The entire society thinks that he couldn't be a perpetrator because he's famous. We're receiving a lot of threats because, the ex-wife for them is a woman who shouldn't have claimed anything because he is a world champion, and you must be quiet and allow him to make Georgia famous.

… On the paper we're progressing, but in reality, I don't see much progress.

A sociedade inteira acha que ele não poderia ser um infrator porque é famoso. Estamos recebendo muitas ameaças porque, para eles, a ex-mulher é uma mulher que não deveria ter reclamado de nada porque ele é campeão mundial, e devia ter ficado calada e permitido que ele tornasse a Geórgia famosa.
… No papel estamos avançando, mas na prática não vejo muito progresso.

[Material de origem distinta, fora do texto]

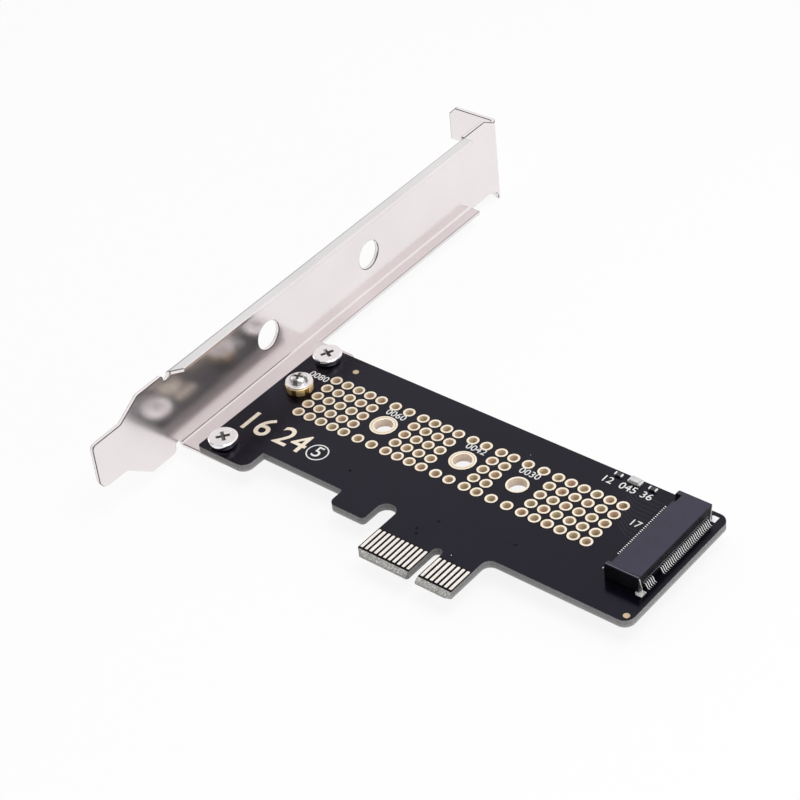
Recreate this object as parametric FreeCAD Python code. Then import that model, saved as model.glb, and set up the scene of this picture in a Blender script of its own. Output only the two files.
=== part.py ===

Ao longo dos anos, Arganashvili começou a orientar os jovens sobre a violência doméstica e seus direitos, já que “a mera existência de leis não é uma solução”. Até o momento, ela desenvolveu um programa de TV para crianças para informá-las sobre seus direitos e tornar a lei compreensível. Ela está convencida de que se as meninas se sentirem seguras como mulheres, isso resultará em mudança.

Baia Pataraia, advogada e ativista, observa que a implementação continua “problemática”.

“Conseguimos alguns progressos, agora temos uma legislação melhor, embora a implementação ainda seja problemática. O sistema de justiça não é sensível ao gênero e orientado para a vítima”, diz, acrescentando que a sociedade como um todo ainda favorece os agressores em detrimento das vítimas e os homens em detrimento das mulheres. “Especialmente se um homem tem poder e é famoso, continua sendo muito difícil para uma mulher defender sua própria verdade.”

Em 2022, a promotoria da Geórgia relatou 16 casos de feminicídio nos primeiros dez meses. Em comunicado divulgado em 25 de novembro, Dia Internacional para a Eliminação da Violência contra as Mulheres, a Defensoria Pública da Geórgia disse: “independentemente das mudanças legislativas ou institucionais, a violência contra as mulheres e a violência doméstica na Geórgia continua sendo um desafio significativo”. No mesmo dia, dezenas de mulheres foram às ruas para protestar contra a violência contra as mulheres.